My harvest wasn’t very good this year, or it was, but in unexpected ways. I planned for apples, and grew birds. I planned for painting, and built a fence. I planned on, or at least hoped for, several business ventures, and helped people in ways I didn’t imagine. Whether by plan or by chance, I’m glad I’ve learned to give up expectations of control. As the world shifts, that may be one of the most valuable skills.
There are three apple trees, a fig tree, and some raspberry canes in my backyard. They’re in my backyard because the backyard has a fence, or is supposed to. My fence and I are real world examples of a great monologue from Monty Python and the Holy Grail.
King of Swamp Castle: When I first came here, this was all swamp. Everyone said I was daft to build a castle on a swamp, but I built in all the same, just to show them. It sank into the swamp. So I built a second one. That sank into the swamp. So I built a third. That burned down, fell over, then sank into the swamp. But the fourth one stayed up. And that’s what you’re going to get, Lad, the strongest castle in all of England.
Three , no five, no four times my backyard fence has fallen down. Never the entire fence, but wind storms on Whidbey have blown eight foot sections down almost every year. Of the twenty sections of fence, about half of them have fallen at least once. Maybe it is the winds here on the south end of Whidbey Island, maybe it is the fact that the fence is aging, maybe it is the fact that the firm that built the fence didn’t nail all the boards into place, maybe it is a conspiracy of the local deer because they lounge and dine in my backyard as soon as they can.
Three apple trees sound like more than enough for one person, but only one has a trunk larger than two inches in diameter. The deer and the bunnies (with their big nasty teeth) have gnawed the other two trees so frequently that the leaves look scared. At least the one apple tree and the fig tree are surviving. (The raspberries are a gifted transplant, and are hiding behind chicken wire hoping to survive.)
There was enough foliage to suggest a nice harvest, but nope. This year’s weather was so weird, record setting heat and drought didn’t help, that I was amazed the leaves hung in there. The fruits, however, did not. As autumn finally works its way into the forecasts, I held out hope for at least a token apple or fig to have made it through the season. Sigh. Nope. Maybe next year, because the fence will finally protect them for an entire season. Right?
As I reached through the leaves, looking for hidden fruit, I came across something that had grown: birds’ nests. Some birder could probably identify the occupants from the mud-daubed cup. All I know is that, while I didn’t get any fruit, at least something was able to create a new generation from what I’d planted.
I’ve been discouraged lately. Many of my sources of optimism in my backup plans have seen postponements or cancellations. Zillow is dropping the Zestimate for my house. My portfolio‘s companies are getting good news, but not good enough to move their stocks much. Classes in photography and social media were hit by a miscommunication (but there’s still time to sign up for the Social Media class). A few appealing job opportunities haven’t arrived, whether through funding issues or changes in direction. I feel a bit like Monty Python’s Black Knight who is trying to pass off some major battle damage as “just a flesh wound”.

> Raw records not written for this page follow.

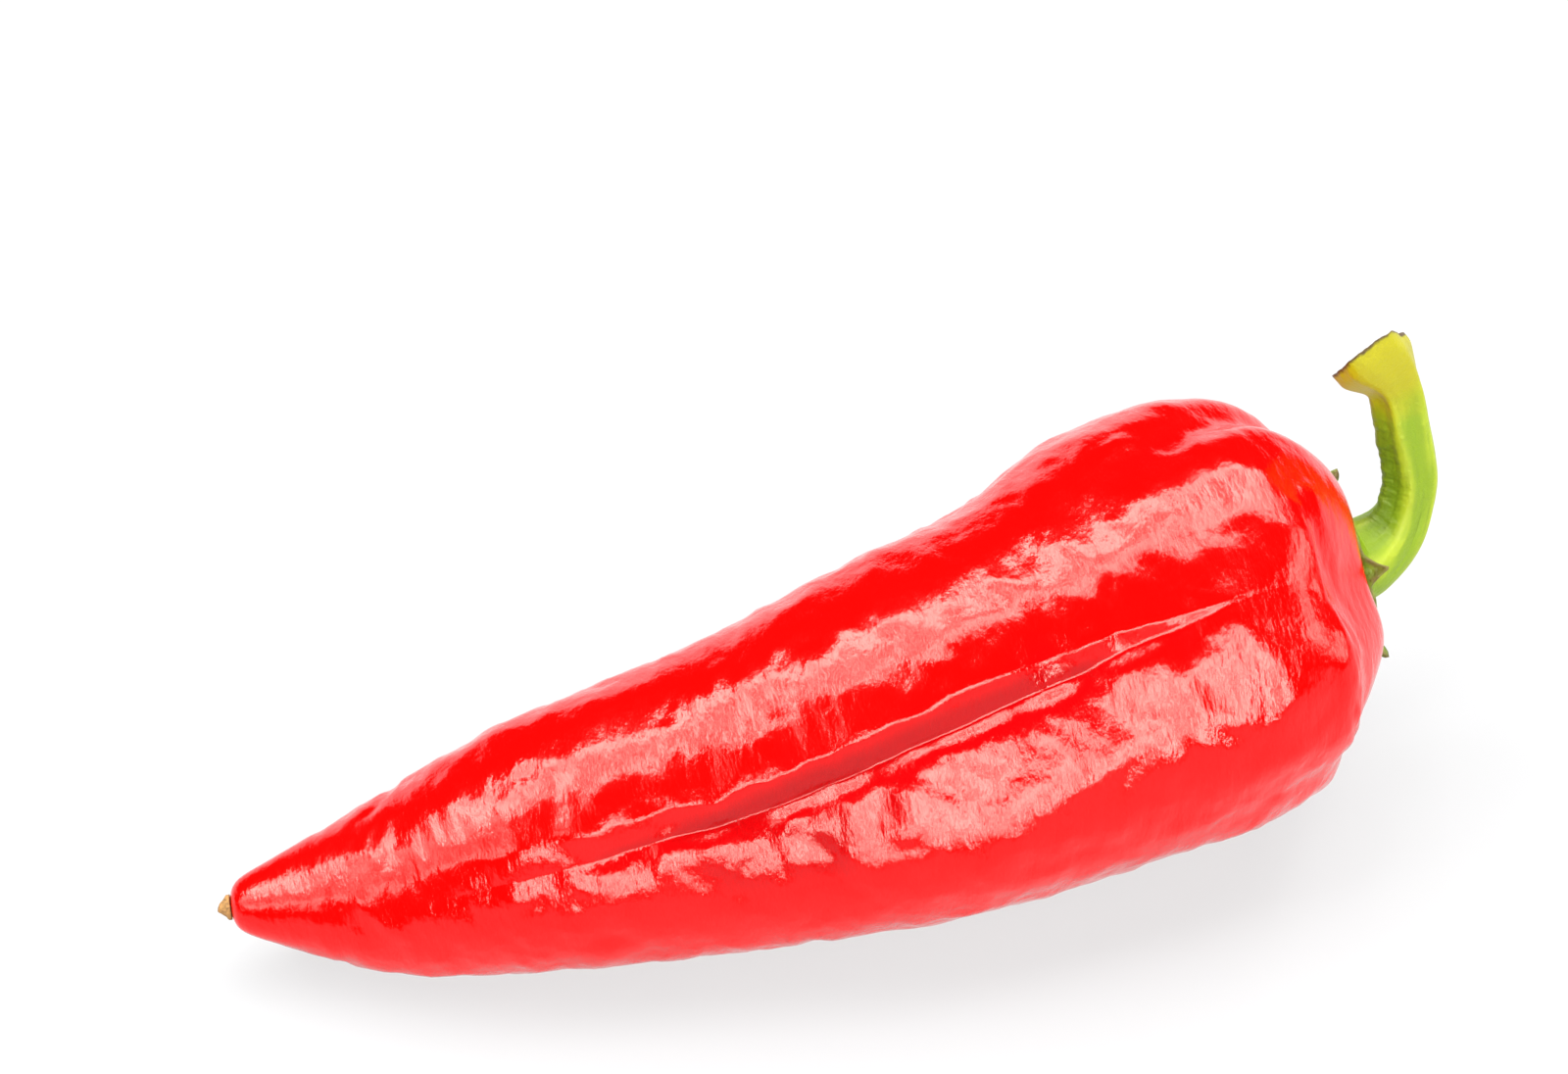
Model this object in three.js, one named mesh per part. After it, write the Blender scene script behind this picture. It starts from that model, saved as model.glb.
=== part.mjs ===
// A red pointed sweet pepper, picked with its stem on and lying on its side: a fleshy fruit with four lobes,
// a green calyx pressed into the hollow between its shoulders, a stem that bends sharply upwards, and the
// dried remains of the flower's style at its tip.
//
// Millimetres. +X runs from the tip to the shoulders, +Z is up, and -Y is the side with the long groove.
// The origin is under the middle of the pepper, on the surface that it rests on.

import * as THREE from "three";

// Fruit
const BODY_LENGTH = 159; // along the fruit's own axis, from the tip to the crest of the shoulders
const TIP_RADIUS = 6.2; // just behind the blunt tip
const WAIST_RADIUS = 17.6; // a quarter of the way up, where the taper slows down
const BELLY_RADIUS = 28.4; // three quarters of the way up
const SHOULDER_RADIUS = 31; // the widest place
const CREST_RADIUS = 15; // of the ring of highest points round the stem's hollow
const HOLLOW_DEPTH = 5; // of the stem's hollow, below the crest
const HEIGHT_TO_WIDTH = 0.93; // the fruit is a little flatter than it is wide
const TIP_LIFT = 4.5; // gap under the tip
const BOW = 10; // how far the middle of the fruit bends out towards -Y
const FLAT_SINK = 0.7; // depth of the underside that lies pressed flat on the surface

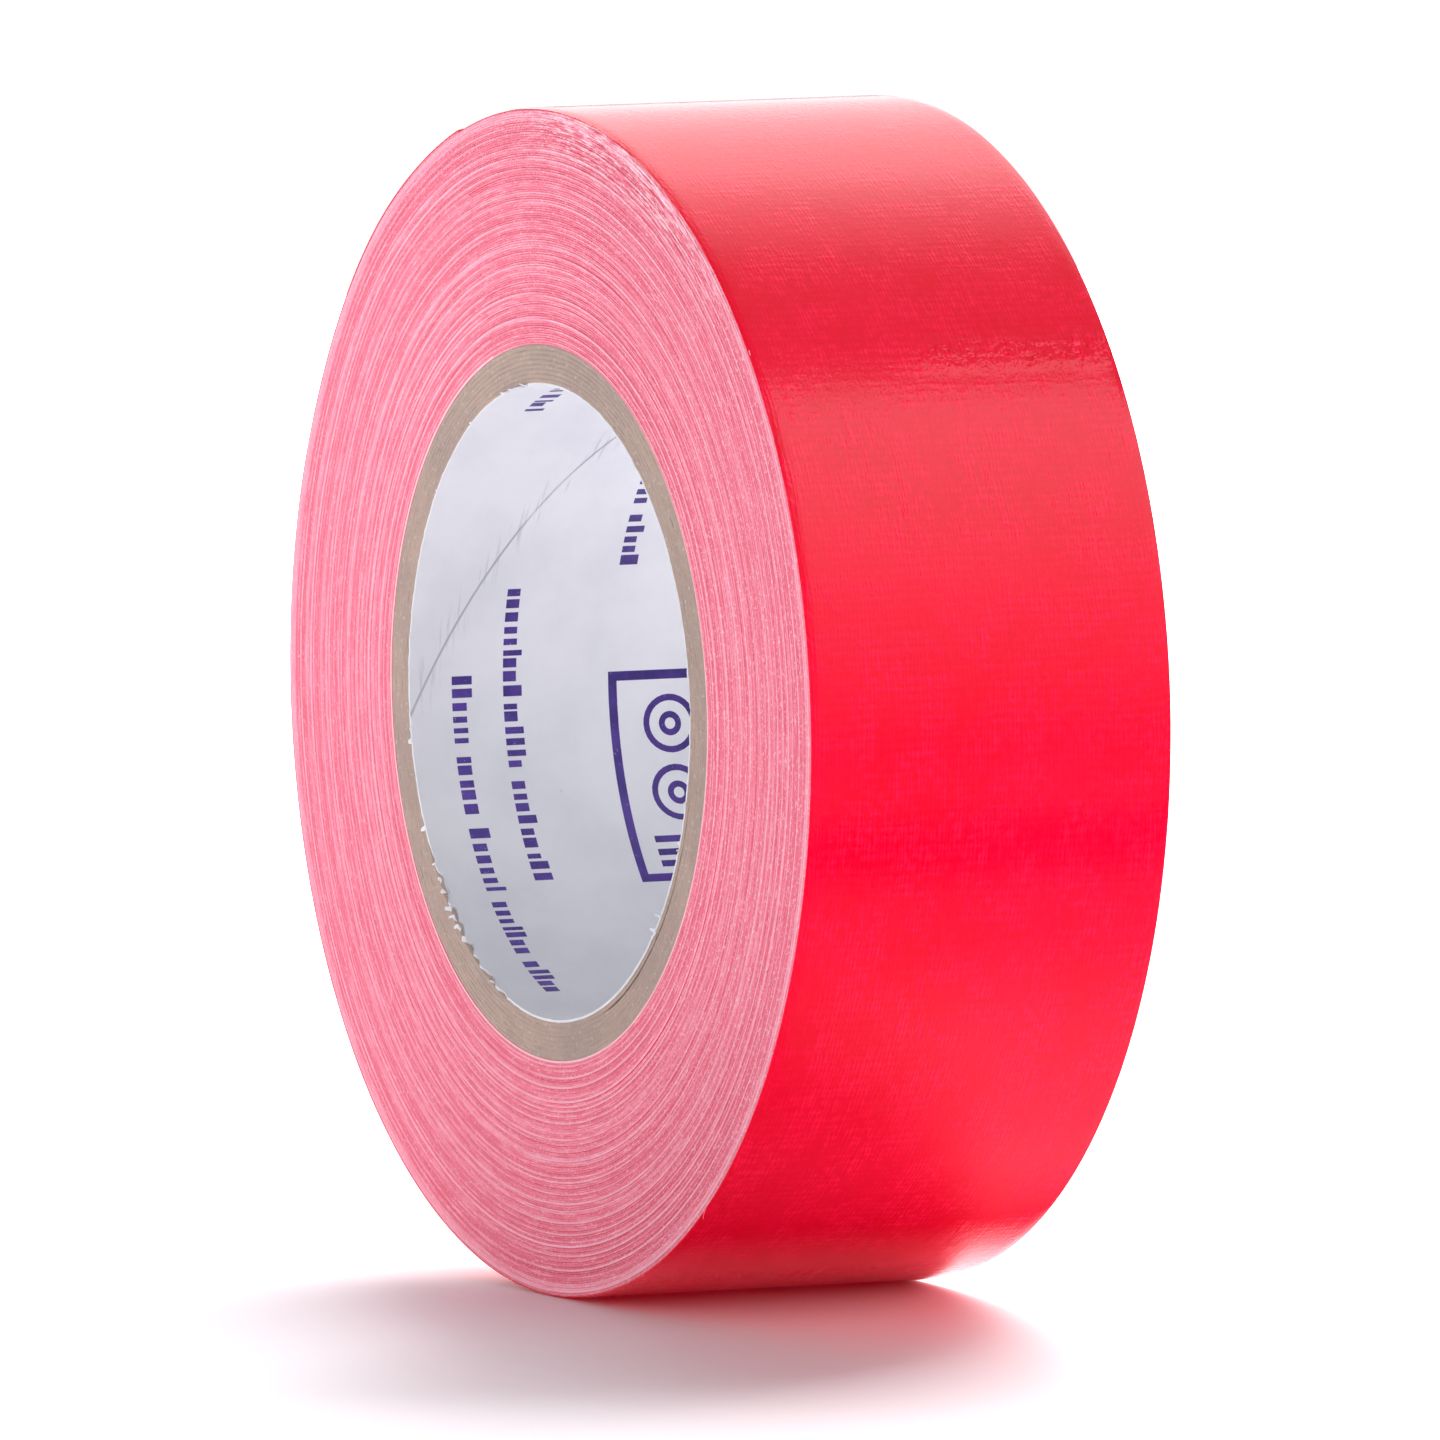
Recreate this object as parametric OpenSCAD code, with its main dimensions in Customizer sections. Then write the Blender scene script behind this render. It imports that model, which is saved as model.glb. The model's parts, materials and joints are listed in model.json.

And then I think of the birds’ nests.
The world, including our societies and economic system, is a chaotic system. We can rationalize cause and effect, which we have to some extent. But, despite the highly held banner of “Just Keep Doing Good Work”, I also have noticed how many success stories include an element of good luck: finally making the right connection, meeting a patron or partner, being in the right place at the right time – even when it first felt like the wrong place at the wrong time. Hard work does help, but panaceas don’t exist. Good luck does help, but even lottery tickets require someone to take the steps to buy one. If we think we have complete control it’s because we’ve overlooked something. Someone else’s accidental deviation from a plan may become a great personal benefit.
There are a couple of cartoons I’d like to include, but I don’t want to worry about copyright (and researching cartoons on the Internet is a sure way to dive into an hours-deep rabbit hole.) One cartoon describes the definition of insanity; “The definition of insanity is doing the same thing over and over and expecting different results.” The other cartoon shows two miners, one quits from frustration while only inches away from the rich vein of diamonds that the other miner gains with just a bit more effort. Which cartoon are we in? Which cartoon am I in?
I’m back to my seven-day-a-week work schedule until Thanksgiving (unless good fortune arrives). I feel like a tired miner. I look around and see many people in similar situations, sometimes for their financial situation, sometimes for a cause. It can be hard to keep going, and there’s no way to know if the persistence is a problem or revealing an opportunity.
And then I think of the birds’ nests.
As a friend pointed out on Facebook, unintended consequences are more common than we expect. That doesn’t mean we quit trying. That doesn’t mean our efforts are wasted. Sometimes it means we worked on one thing, and it enabled something just as precious and valuable for someone else – and eventually for ourselves as well.
If nothing else, I just found a great rationalization for re-watching Holy Grail for the twelfth or twentieth time. No, the fifteenth! Aarrgghh.